◆ **SOURCE MATERIAL**

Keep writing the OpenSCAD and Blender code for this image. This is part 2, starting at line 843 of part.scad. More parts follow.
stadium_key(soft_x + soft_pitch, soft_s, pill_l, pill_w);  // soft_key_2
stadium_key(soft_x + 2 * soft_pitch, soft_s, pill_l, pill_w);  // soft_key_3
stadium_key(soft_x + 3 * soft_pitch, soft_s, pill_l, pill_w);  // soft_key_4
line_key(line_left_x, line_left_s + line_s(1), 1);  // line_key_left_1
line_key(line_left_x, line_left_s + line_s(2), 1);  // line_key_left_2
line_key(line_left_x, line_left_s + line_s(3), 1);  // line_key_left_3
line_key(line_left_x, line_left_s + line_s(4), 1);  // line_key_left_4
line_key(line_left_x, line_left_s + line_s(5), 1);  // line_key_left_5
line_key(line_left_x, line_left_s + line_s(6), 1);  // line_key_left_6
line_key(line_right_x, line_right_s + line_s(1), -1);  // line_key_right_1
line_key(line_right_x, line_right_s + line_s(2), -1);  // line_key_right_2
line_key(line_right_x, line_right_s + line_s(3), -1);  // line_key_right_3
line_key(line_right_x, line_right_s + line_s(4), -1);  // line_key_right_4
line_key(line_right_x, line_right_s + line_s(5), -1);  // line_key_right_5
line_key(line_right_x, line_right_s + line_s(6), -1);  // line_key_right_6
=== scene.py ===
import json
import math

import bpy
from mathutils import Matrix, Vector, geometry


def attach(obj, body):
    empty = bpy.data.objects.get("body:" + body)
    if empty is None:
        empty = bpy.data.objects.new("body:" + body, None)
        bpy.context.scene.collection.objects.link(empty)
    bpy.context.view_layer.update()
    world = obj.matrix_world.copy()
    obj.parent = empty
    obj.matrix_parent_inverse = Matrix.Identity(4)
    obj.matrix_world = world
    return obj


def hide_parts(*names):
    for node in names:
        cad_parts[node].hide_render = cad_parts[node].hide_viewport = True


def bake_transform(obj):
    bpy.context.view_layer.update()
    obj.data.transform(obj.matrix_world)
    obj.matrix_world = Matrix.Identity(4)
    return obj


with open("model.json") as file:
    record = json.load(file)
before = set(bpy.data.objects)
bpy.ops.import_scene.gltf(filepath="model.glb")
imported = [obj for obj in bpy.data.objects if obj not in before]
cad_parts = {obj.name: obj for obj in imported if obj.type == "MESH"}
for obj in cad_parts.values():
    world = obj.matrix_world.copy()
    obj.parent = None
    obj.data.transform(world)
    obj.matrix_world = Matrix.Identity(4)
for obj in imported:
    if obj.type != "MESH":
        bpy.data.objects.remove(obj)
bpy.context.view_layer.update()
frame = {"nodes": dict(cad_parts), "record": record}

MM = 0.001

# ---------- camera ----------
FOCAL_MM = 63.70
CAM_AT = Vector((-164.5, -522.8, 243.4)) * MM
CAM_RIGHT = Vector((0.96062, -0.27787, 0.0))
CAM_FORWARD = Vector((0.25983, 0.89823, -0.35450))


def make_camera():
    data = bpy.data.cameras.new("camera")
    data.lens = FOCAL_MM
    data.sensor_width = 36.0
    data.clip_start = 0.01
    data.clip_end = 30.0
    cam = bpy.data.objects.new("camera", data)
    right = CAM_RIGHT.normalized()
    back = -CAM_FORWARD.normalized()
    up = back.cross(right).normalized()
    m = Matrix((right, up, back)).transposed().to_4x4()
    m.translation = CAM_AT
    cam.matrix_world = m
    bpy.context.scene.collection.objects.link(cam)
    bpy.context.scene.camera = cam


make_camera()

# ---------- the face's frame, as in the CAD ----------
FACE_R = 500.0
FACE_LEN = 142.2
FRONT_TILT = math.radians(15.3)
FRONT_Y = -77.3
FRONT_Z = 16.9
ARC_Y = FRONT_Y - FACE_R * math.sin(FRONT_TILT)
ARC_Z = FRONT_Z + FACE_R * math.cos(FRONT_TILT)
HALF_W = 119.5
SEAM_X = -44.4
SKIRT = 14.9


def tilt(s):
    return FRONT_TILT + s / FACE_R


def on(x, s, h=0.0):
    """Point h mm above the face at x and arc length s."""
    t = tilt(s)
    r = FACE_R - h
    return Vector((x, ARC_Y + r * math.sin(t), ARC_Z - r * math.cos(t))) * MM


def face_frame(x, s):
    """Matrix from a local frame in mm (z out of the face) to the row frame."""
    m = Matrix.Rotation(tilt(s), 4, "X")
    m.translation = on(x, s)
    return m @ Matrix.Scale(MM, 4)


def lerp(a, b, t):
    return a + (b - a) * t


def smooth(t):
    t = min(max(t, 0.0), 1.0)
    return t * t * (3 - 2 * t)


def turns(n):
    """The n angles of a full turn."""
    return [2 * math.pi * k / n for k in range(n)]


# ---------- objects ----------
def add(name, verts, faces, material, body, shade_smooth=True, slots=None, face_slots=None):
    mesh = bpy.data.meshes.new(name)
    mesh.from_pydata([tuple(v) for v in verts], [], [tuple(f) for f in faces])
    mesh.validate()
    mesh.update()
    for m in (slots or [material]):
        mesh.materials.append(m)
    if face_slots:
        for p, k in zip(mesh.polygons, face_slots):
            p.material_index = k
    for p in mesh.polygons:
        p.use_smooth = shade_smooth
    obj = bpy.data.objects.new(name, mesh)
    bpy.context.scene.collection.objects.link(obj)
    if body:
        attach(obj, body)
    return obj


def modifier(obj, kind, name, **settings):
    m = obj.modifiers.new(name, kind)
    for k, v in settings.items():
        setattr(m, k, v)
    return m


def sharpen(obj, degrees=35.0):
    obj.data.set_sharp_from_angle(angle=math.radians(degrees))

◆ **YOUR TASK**
Repeat the whole listing exactly, keeping every line intact.

◆ **EXERCISE ANSWER**
Keep writing the OpenSCAD and Blender code for this image. This is part 2, starting at line 843 of part.scad. More parts follow.
stadium_key(soft_x + soft_pitch, soft_s, pill_l, pill_w);  // soft_key_2
stadium_key(soft_x + 2 * soft_pitch, soft_s, pill_l, pill_w);  // soft_key_3
stadium_key(soft_x + 3 * soft_pitch, soft_s, pill_l, pill_w);  // soft_key_4
line_key(line_left_x, line_left_s + line_s(1), 1);  // line_key_left_1
line_key(line_left_x, line_left_s + line_s(2), 1);  // line_key_left_2
line_key(line_left_x, line_left_s + line_s(3), 1);  // line_key_left_3
line_key(line_left_x, line_left_s + line_s(4), 1);  // line_key_left_4
line_key(line_left_x, line_left_s + line_s(5), 1);  // line_key_left_5
line_key(line_left_x, line_left_s + line_s(6), 1);  // line_key_left_6
line_key(line_right_x, line_right_s + line_s(1), -1);  // line_key_right_1
line_key(line_right_x, line_right_s + line_s(2), -1);  // line_key_right_2
line_key(line_right_x, line_right_s + line_s(3), -1);  // line_key_right_3
line_key(line_right_x, line_right_s + line_s(4), -1);  // line_key_right_4
line_key(line_right_x, line_right_s + line_s(5), -1);  // line_key_right_5
line_key(line_right_x, line_right_s + line_s(6), -1);  // line_key_right_6
=== scene.py ===
import json
import math

import bpy
from mathutils import Matrix, Vector, geometry


def attach(obj, body):
    empty = bpy.data.objects.get("body:" + body)
    if empty is None:
        empty = bpy.data.objects.new("body:" + body, None)
        bpy.context.scene.collection.objects.link(empty)
    bpy.context.view_layer.update()
    world = obj.matrix_world.copy()
    obj.parent = empty
    obj.matrix_parent_inverse = Matrix.Identity(4)
    obj.matrix_world = world
    return obj


def hide_parts(*names):
    for node in names:
        cad_parts[node].hide_render = cad_parts[node].hide_viewport = True


def bake_transform(obj):
    bpy.context.view_layer.update()
    obj.data.transform(obj.matrix_world)
    obj.matrix_world = Matrix.Identity(4)
    return obj


with open("model.json") as file:
    record = json.load(file)
before = set(bpy.data.objects)
bpy.ops.import_scene.gltf(filepath="model.glb")
imported = [obj for obj in bpy.data.objects if obj not in before]
cad_parts = {obj.name: obj for obj in imported if obj.type == "MESH"}
for obj in cad_parts.values():
    world = obj.matrix_world.copy()
    obj.parent = None
    obj.data.transform(world)
    obj.matrix_world = Matrix.Identity(4)
for obj in imported:
    if obj.type != "MESH":
        bpy.data.objects.remove(obj)
bpy.context.view_layer.update()
frame = {"nodes": dict(cad_parts), "record": record}

MM = 0.001

# ---------- camera ----------
FOCAL_MM = 63.70
CAM_AT = Vector((-164.5, -522.8, 243.4)) * MM
CAM_RIGHT = Vector((0.96062, -0.27787, 0.0))
CAM_FORWARD = Vector((0.25983, 0.89823, -0.35450))


def make_camera():
    data = bpy.data.cameras.new("camera")
    data.lens = FOCAL_MM
    data.sensor_width = 36.0
    data.clip_start = 0.01
    data.clip_end = 30.0
    cam = bpy.data.objects.new("camera", data)
    right = CAM_RIGHT.normalized()
    back = -CAM_FORWARD.normalized()
    up = back.cross(right).normalized()
    m = Matrix((right, up, back)).transposed().to_4x4()
    m.translation = CAM_AT
    cam.matrix_world = m
    bpy.context.scene.collection.objects.link(cam)
    bpy.context.scene.camera = cam


make_camera()

# ---------- the face's frame, as in the CAD ----------
FACE_R = 500.0
FACE_LEN = 142.2
FRONT_TILT = math.radians(15.3)
FRONT_Y = -77.3
FRONT_Z = 16.9
ARC_Y = FRONT_Y - FACE_R * math.sin(FRONT_TILT)
ARC_Z = FRONT_Z + FACE_R * math.cos(FRONT_TILT)
HALF_W = 119.5
SEAM_X = -44.4
SKIRT = 14.9


def tilt(s):
    return FRONT_TILT + s / FACE_R


def on(x, s, h=0.0):
    """Point h mm above the face at x and arc length s."""
    t = tilt(s)
    r = FACE_R - h
    return Vector((x, ARC_Y + r * math.sin(t), ARC_Z - r * math.cos(t))) * MM


def face_frame(x, s):
    """Matrix from a local frame in mm (z out of the face) to the row frame."""
    m = Matrix.Rotation(tilt(s), 4, "X")
    m.translation = on(x, s)
    return m @ Matrix.Scale(MM, 4)


def lerp(a, b, t):
    return a + (b - a) * t


def smooth(t):
    t = min(max(t, 0.0), 1.0)
    return t * t * (3 - 2 * t)


def turns(n):
    """The n angles of a full turn."""
    return [2 * math.pi * k / n for k in range(n)]


# ---------- objects ----------
def add(name, verts, faces, material, body, shade_smooth=True, slots=None, face_slots=None):
    mesh = bpy.data.meshes.new(name)
    mesh.from_pydata([tuple(v) for v in verts], [], [tuple(f) for f in faces])
    mesh.validate()
    mesh.update()
    for m in (slots or [material]):
        mesh.materials.append(m)
    if face_slots:
        for p, k in zip(mesh.polygons, face_slots):
            p.material_index = k
    for p in mesh.polygons:
        p.use_smooth = shade_smooth
    obj = bpy.data.objects.new(name, mesh)
    bpy.context.scene.collection.objects.link(obj)
    if body:
        attach(obj, body)
    return obj


def modifier(obj, kind, name, **settings):
    m = obj.modifiers.new(name, kind)
    for k, v in settings.items():
        setattr(m, k, v)
    return m


def sharpen(obj, degrees=35.0):
    obj.data.set_sharp_from_angle(angle=math.radians(degrees))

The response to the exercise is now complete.